La Constitución, para quien la quiera leer, dice desde 1978 que el gasto público se asignará con criterios de equidad y se realizará atendiendo a la economía y a la eficiencia. La realidad, empero, nos ha demostrado hasta el paroxismo, que el gasto público se ha concebido como algo casi infinito, no como un concepto limitado y orientado al servicio objetivo de los intereses generales. Más bien, desde hace varias décadas los responsables, mejor irresponsables públicos, al menos en este capítulo, han actuado como si el gasto público fuera la panacea para resolver todos los problemas, importando poco, o nada, si los presupuestos alcanzaban para atender esas expansionistas políticas públicas concebidas exclusivamente para el control y manejo de la sociedad por parte de los miembros de la tecnoestructura, a una u otra orilla, igual da.
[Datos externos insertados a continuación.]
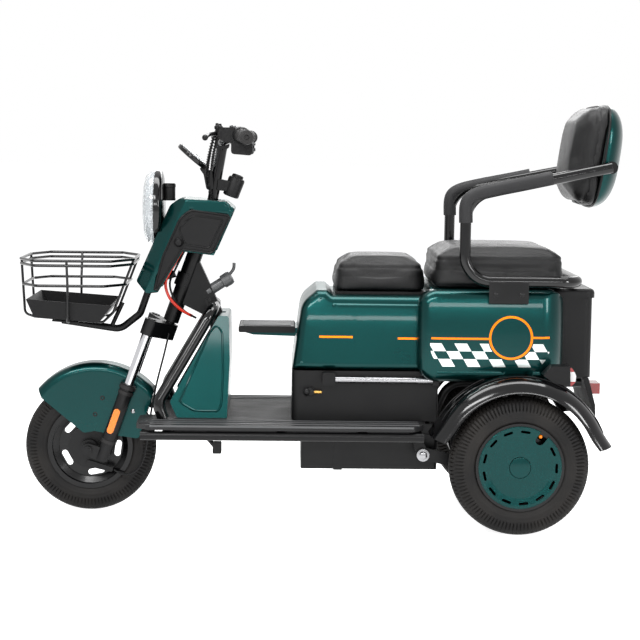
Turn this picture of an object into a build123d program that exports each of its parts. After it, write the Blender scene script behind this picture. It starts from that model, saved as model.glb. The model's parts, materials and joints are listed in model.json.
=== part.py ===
from build123d import *
import os
from math import acos, atan2, cos, degrees, pi, radians, sin, sqrt, tan

# Electric tricycle: one steered front wheel on a telescopic fork, two driven rear
# wheels, a low ribbed footboard, a rider's seat and a passenger seat with a
# bent-tube armrest. Millimetres. -X is forward, +Y is the vehicle's right, +Z is up.

# ------------------------------------------------------------------ driving sizes
CLEARANCE = 0.3            # gap between pieces that are screwed together
RUNNING = 0.05             # radial clearance of a shaft in its bore

# wheels
WHEELBASE = 1168.0
REAR_TRACK = 580.0
FRONT_AXLE_X = -654.0
FRONT_TYRE_R = 183.0
FRONT_TYRE_WIDTH = 66.0
FRONT_RIM_R = 119.0
REAR_TYRE_R = 187.0
REAR_TYRE_WIDTH = 78.0
REAR_RIM_R = 118.0
HUBCAP_R = 111.0
HUBCAP_SLOTS = 13
RIM_SLOTS = 5
AXLE_D = 12.0
HALFSHAFT_D = 25.0

# steering
RAKE = 19.5                # degrees back from upright
HEAD_X = -390.0            # a point on the steering axis
HEAD_Z = 653.0
HEAD_TUBE_D = 44.0
HEAD_TUBE_LOW = -125.0     # ends of the head tube along the axis
HEAD_TUBE_HIGH = 110.0
STEERER_D = 25.4
FORK_OFFSET = 48.0         # legs ahead of the axis
LEG_SPACING = 150.0
STANCHION_D = 27.0
SLIDER_D = 38.0
SLIDER_TOP = -322.0        # along the axis
CROWN_HEIGHT = 44.0

# front fender
FENDER_R = 212.5
FENDER_X = -636.0
FENDER_Z = 208.0
FENDER_WIDTH = 100.0
FENDER_SHOULDER = 24.0
FENDER_WALL = 2.5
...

Si el presupuesto era insuficiente para tal propósito, y era menester colocar allegados y afines, se acudía al recurso de la deuda, que era convenientemente autorizada. Es decir, nada de eficiencia, nada de austeridad. Hemos vivido como si fuéramos nuevos ricos y como si levantar y construir organismos públicos y diseñar programas de subvenciones no tuviera fin.
 
En este sentido, ahora es ya un tópico, el modelo autonómico se orientó hacia la lógica estatal y replicó, institución a institución, la estructura del Estado- Nación, batiendo, a los pocos años, todos los récords habidos y por haber. Y no es que el modelo autonómico sea un mal esquema. Todo lo contrario, es una gran solución para la realidad plural y diversa de España. El problema es que las instituciones de autogobierno, en lugar de adecuarse a los intereses públicos propios de cada Autonomía, han discurrido, en términos generales, por los derroteros de la ineficiencia y en tantas ocasiones por el despilfarro. Construimos un árbol tan frondoso y le salieron tantas ramas que al final no se ve el bosque. Tanta estructuración pública acabó por complicar todavía más la maraña administrativa que tanto se criticaba del modelo anterior.
 
Igualmente, se debe revisar y adelgazar de manera intensa la política subvencional. En efecto, el modelo estático del Estado del bienestar ha traído consigo, también en este punto, grandes males. La subvención, en efecto, pensada para liberar las energías sociales latentes en actividades dirigidas a promover el interés general, se ha convertido en un fin. Un fin al servicio del control social. Un fin dirigido a narcotizar toda una sociedad que, en lugar de estar erguida y trabajando desde las más variadas situaciones, se ha intentado, con éxito, domesticar a través de toda clase de auxilios, dádivas y subvenciones. Ahora muchos ciudadanos lo esperan todo del Estado.
 
Tiene gracia que se presente como positivo que ahora nos financiamos más barato en los mercados aunque aumente exponencialmente el dinero que hemos de tomar prestado para salir adelante. La cuestión,  insisto, no es cuantitativa, es cualitativa. Mientras no se decida redefinir la estructura pública de este país en función de las personas seguiremos endeudándonos y gravando irresponsablemente las condiciones de vida de las futuras generaciones.
 
En estas condiciones, el presupuesto se lleva por delante no pocos miles de millones de euros para pagar una deuda que han contraído una serie de políticos que, desde hace tiempo, manejaron los fondos públicos con una irresponsabilidad supina. Por eso, además de pedir cuentas  a quienes durante estos años han tomado decisiones en esta dirección empobreciendo a los españoles y cargando sobre sus espaldas una pesada losa que van a sufrir varias generaciones
Las cosas deben cambiar, y mucho, en todos los sentidos. No se trata de reformas puntuales o parciales. Si queremos legar a las nuevas generaciones un futuro esperanzador, es menester trabajar sobre las causas de tan profundo desaguisado. Y eso exige, qué le vamos a hacer, un drástico e inédito recorte de las estructuras públicas. No se trata, ni mucho menos, de acabar con las Autonomías. Más bien, se trata de diseñar un nuevo esquema organizativo público de Estado y Entes autonómicos diseñado en función de las necesidades de las personas, no de las apetencias de poder y supervivencia de esa legión de miles y miles de adeptos y afines que viven, algunos opíparamente, del presupuesto público. Nada más y nada menos.